— BEGIN —

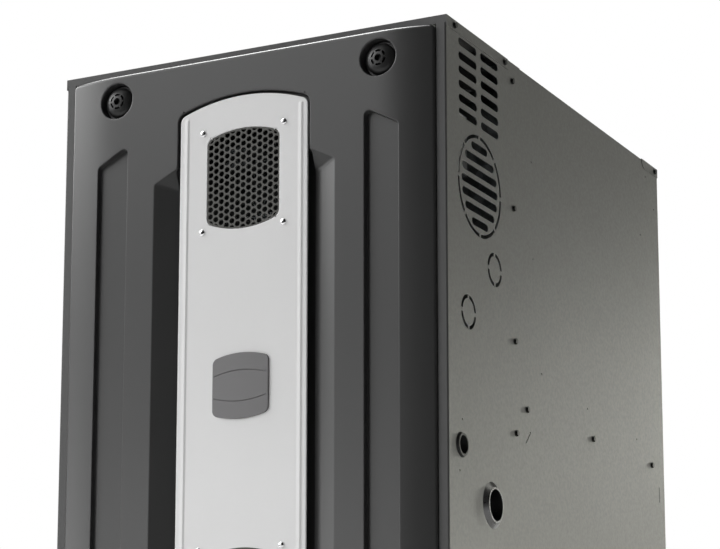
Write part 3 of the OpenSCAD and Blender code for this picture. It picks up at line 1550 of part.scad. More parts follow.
// Quarter-turn knob with its stud and wing
module knob(x) {
    y0 = face_y + knob_sunk;
    y1 = face_y + cup_depth - knob_gap;
    h = y1 - y0;
    r = knob_d / 2;
    wing_y = ledge_y + sheet + wing_gap;
    color("black") translate([x, 0, knob_z]) {
        difference() {
            translate([0, y1, 0]) rotate([90, 0, 0]) rotate_extrude($fn = round_n) polygon(concat(
                [[0, 0], [r, 0]],
                [for (i = [0:dome_steps])
                    let (a = i * 90 / dome_steps)
                    [r * cos(a), h - knob_dome + knob_dome * sin(a)]]));
            rod_y(0, [y0 - over, y0 + h / 2], 0, knob_hole_r, fine);
            front_plate([y0 - over, y0 + knob_slot_d]) ring_slit(knob_slot_r, knob_slot_w, knob_bridge, 6);
        }
        rod_y(0, [y1, wing_y + wing_t], 0, stud_r, fine);
        block([-wing_w / 2, wing_w / 2], [wing_y, wing_y + wing_t], [-wing_l / 2, wing_l / 2]);
    }
}
module knob_left() {
    knob(-knob_x);
}
module knob_right() {
    knob(knob_x);
}

side_panel_right();
side_panel_left();
back_panel();
base_pan();
base_rail();
top_cover();
rear_top_rail();
header_rail();
latch_rings();
blower_deck();
vestibule_panel();
control_plate();
casing_screws();
conduit_bushings();
drain_couplings();
side_insulation();
heat_exchanger_tubes();
rear_header();
secondary_tubes();
secondary_fins();
cold_header();
burner_box();
burners();
gas_manifold();
gas_valve();
gas_valve_switch();
igniter();
flame_sensor();
rollout_switches();
rollout_button_left();
rollout_button_right();
limit_switch();
inducer_housing();
inducer_motor();
inducer_wheel();
vent_pipe();
pipe_collars();
condensate_trap();
drain_hose();
pressure_switch();
pressure_tubes();
control_board();
transformer();
door_switch();
door_switch_plunger();
junction_box();
blower_housing();
blower_motor();
motor_bracket();
blower_wheel();
wiring_harness();
door_shell();
door_liner();
door_gasket();
centre_panel();
panel_grilles();
badge_plate();
panel_screws();
knob_left();
knob_right();
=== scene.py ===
# %% [markdown]
# # A forced air gas furnace
# The cabinet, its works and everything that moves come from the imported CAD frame. This file gives them
# their looks: a moulded door with rolled sides, a silver centre panel, quarter-turn knobs, and painted,
# galvanised and moulded finishes. All lengths are in metres, in the same frame as the CAD: X across the
# cabinet, Y from front to back, Z up from the floor.

import bmesh
import bpy
import numpy as np
from mathutils import Matrix, Vector
from mathutils.geometry import delaunay_2d_cdt


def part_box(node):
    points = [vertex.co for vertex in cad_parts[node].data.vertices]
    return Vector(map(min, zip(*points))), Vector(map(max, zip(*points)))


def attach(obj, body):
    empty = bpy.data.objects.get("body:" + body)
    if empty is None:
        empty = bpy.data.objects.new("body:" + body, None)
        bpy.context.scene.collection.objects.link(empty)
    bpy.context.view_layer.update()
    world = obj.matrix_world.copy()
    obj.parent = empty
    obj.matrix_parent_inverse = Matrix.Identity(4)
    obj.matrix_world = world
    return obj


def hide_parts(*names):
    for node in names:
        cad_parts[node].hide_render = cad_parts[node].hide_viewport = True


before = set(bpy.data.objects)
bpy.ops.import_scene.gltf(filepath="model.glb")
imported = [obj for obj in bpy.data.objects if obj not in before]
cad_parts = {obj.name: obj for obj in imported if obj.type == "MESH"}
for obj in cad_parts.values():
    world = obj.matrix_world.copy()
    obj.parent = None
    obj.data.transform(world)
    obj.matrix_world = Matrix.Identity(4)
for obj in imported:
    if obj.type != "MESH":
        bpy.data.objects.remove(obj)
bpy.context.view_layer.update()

# %% [markdown]
# ## The camera
# The photograph was taken with a long lens from the front right, a little below the cabinet's base, and
# looks up. A camera fitted to the cabinet's edges gave the place and the angles below. The picture is cut
# from a larger one, so the lens is shifted upwards too.

# %% Camera
camera_place = Vector((1.4513, -2.9006, -0.1794))
yaw, rise = np.radians(26.97), np.radians(-11.45)
back = Vector((np.sin(yaw) * np.cos(rise), -np.cos(yaw) * np.cos(rise), np.sin(rise)))
right = Vector((np.cos(yaw), np.sin(yaw), 0))
up = back.cross(right)
camera_data = bpy.data.cameras.new("camera")
camera_data.lens = 125
camera_data.sensor_width = 36
camera_data.shift_y = 0.182
camera_data.clip_end = 50
camera = bpy.data.objects.new("camera", camera_data)
camera.matrix_world = Matrix((right, up, back)).transposed().to_4x4()
camera.location = camera_place
bpy.context.scene.collection.objects.link(camera)
bpy.context.scene.camera = camera
print("camera at", [round(v, 3) for v in camera_place])

# %% [markdown]
# ## Floor and surround
# The floor is plain and pale. It ends 1.2 m in front of the door, because the camera stands lower than
# the floor and would otherwise look at the floor's underside. The surround is white to the camera, and
# nearly black to everything else, so that only the lamps light the furnace.


# %% Floor and surround
def add_object(name, mesh):
    piece = bpy.data.objects.new(name, mesh)
    bpy.context.scene.collection.objects.link(piece)
    return piece


floor_side, floor_front, floor_back = 6, -1.6, 7
floor_mesh = bpy.data.meshes.new("floor")
floor_corners = [(-floor_side, floor_front, 0), (floor_side, floor_front, 0),
                 (floor_side, floor_back, 0), (-floor_side, floor_back, 0)]
floor_mesh.from_pydata(floor_corners, [], [(0, 1, 2, 3)])
floor = add_object("floor", floor_mesh)

world = bpy.data.worlds.new("surround")
bpy.context.scene.world = world
world.use_nodes = True
nodes, links = world.node_tree.nodes, world.node_tree.links
nodes.clear()
seen = nodes.new("ShaderNodeBackground")
seen.inputs["Color"].default_value = (1, 1, 1, 1)
seen.inputs["Strength"].default_value = 1.0
felt = nodes.new("ShaderNodeBackground")
felt.inputs["Color"].default_value = (1, 1, 1, 1)
felt.inputs["Strength"].default_value = 0.02
path = nodes.new("ShaderNodeLightPath")
mix = nodes.new("ShaderNodeMixShader")
out = nodes.new("ShaderNodeOutputWorld")
links.new(path.outputs["Is Camera Ray"], mix.inputs["Fac"])
links.new(felt.outputs[0], mix.inputs[1])
links.new(seen.outputs[0], mix.inputs[2])
links.new(mix.outputs[0], out.inputs["Surface"])
print("floor from", floor_front, "to", floor_back, "m")

# %% [markdown]
# ## Lamps
# The dark door mostly shows what it mirrors, so its tones come from where the lamps stand. Large lamps at
# the front left light the face and the left roll, and leave the right roll and the left slope of the
# recess dark. One lamp stands just behind the plane of the face and catches only the rims. Lamps at the
# rear right light the side wall, and one that is nearly in its plane throws the screws' short shadows. A
# small one near the floor brightens the wall's lower rear. One overhead draws the bright line on the
# door's top edge.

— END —

Taking the lines above, repeat exactly those from the line that contains "side_panel_right();" through the line that contains "for node in", and both of those lines as well. Include nothing else.

side_panel_right();
side_panel_left();
back_panel();
base_pan();
base_rail();
top_cover();
rear_top_rail();
header_rail();
latch_rings();
blower_deck();
vestibule_panel();
control_plate();
casing_screws();
conduit_bushings();
drain_couplings();
side_insulation();
heat_exchanger_tubes();
rear_header();
secondary_tubes();
secondary_fins();
cold_header();
burner_box();
burners();
gas_manifold();
gas_valve();
gas_valve_switch();
igniter();
flame_sensor();
rollout_switches();
rollout_button_left();
rollout_button_right();
limit_switch();
inducer_housing();
inducer_motor();
inducer_wheel();
vent_pipe();
pipe_collars();
condensate_trap();
drain_hose();
pressure_switch();
pressure_tubes();
control_board();
transformer();
door_switch();
door_switch_plunger();
junction_box();
blower_housing();
blower_motor();
motor_bracket();
blower_wheel();
wiring_harness();
door_shell();
door_liner();
door_gasket();
centre_panel();
panel_grilles();
badge_plate();
panel_screws();
knob_left();
knob_right();
=== scene.py ===
# %% [markdown]
# # A forced air gas furnace
# The cabinet, its works and everything that moves come from the imported CAD frame. This file gives them
# their looks: a moulded door with rolled sides, a silver centre panel, quarter-turn knobs, and painted,
# galvanised and moulded finishes. All lengths are in metres, in the same frame as the CAD: X across the
# cabinet, Y from front to back, Z up from the floor.

import bmesh
import bpy
import numpy as np
from mathutils import Matrix, Vector
from mathutils.geometry import delaunay_2d_cdt


def part_box(node):
    points = [vertex.co for vertex in cad_parts[node].data.vertices]
    return Vector(map(min, zip(*points))), Vector(map(max, zip(*points)))


def attach(obj, body):
    empty = bpy.data.objects.get("body:" + body)
    if empty is None:
        empty = bpy.data.objects.new("body:" + body, None)
        bpy.context.scene.collection.objects.link(empty)
    bpy.context.view_layer.update()
    world = obj.matrix_world.copy()
    obj.parent = empty
    obj.matrix_parent_inverse = Matrix.Identity(4)
    obj.matrix_world = world
    return obj


def hide_parts(*names):
    for node in names:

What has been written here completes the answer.